Wednesday, August 29, 2012

Mr.Z

"Mr. Z" by M. Carl Holman
"Prelate proclaimed them matched chameleon" (Holman).

The metaphor presented by Holman in the poem leads to a better understand of the poem. The chameleon provides an insight into the feelings toward his life. Chameleons change color to fit into their environment much like Mr. Z could change his personality or look to fit into the society that has left his doubting his own culture. The first line provides the first perspective into Mr. Z who believes his mother's skin was wrong initializing a thought that he was black. Furthermore, Mr. Z has given up his culture in order to become Anglo-Saxonized and fit in with the society he was thrusted into. The food mentioned in the last line of the second stanza further explains his background of being black as he denies them to be apart of his life as well. Another metaphor presented in the poem captured a fuller understanding of Mr.

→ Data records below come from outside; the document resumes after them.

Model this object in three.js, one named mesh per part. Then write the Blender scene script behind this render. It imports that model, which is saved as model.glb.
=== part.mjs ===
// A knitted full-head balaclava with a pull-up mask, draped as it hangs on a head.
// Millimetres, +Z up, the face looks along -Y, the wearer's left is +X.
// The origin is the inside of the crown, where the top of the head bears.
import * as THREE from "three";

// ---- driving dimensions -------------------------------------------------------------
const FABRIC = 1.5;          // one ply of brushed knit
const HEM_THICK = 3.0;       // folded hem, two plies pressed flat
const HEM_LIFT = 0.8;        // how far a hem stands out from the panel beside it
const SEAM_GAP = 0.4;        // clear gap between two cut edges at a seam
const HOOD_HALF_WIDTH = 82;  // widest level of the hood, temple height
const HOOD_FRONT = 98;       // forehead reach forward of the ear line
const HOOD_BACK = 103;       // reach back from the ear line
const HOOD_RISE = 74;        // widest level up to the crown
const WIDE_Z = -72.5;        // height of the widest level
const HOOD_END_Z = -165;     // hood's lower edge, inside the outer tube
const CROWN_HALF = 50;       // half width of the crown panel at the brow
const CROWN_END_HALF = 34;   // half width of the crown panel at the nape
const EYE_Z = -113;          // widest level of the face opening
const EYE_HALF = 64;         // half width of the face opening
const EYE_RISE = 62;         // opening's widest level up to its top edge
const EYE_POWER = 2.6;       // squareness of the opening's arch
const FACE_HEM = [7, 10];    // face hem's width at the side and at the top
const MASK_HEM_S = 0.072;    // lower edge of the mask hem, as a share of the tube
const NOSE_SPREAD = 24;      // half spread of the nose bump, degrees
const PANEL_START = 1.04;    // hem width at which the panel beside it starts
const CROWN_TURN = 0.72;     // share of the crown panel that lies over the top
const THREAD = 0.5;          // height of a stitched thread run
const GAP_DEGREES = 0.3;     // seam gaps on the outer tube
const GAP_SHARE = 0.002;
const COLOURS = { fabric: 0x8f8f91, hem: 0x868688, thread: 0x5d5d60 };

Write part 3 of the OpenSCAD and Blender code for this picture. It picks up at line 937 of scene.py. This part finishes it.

Z's personality. The metaphor, "An airborne plant, flourishing without roots" (Holman), allows for understanding that Mr. Z has walked away from his culture but in a positive way. As the metaphor initiates Mr. Z to be surviving without his culture, the immediate feeling portrayed is that normally people without their past cannot survive, yet Mr. Z seems to be finding himself in a good position without his culture leaving him to be a chameleon to whichever culture is the most accepted.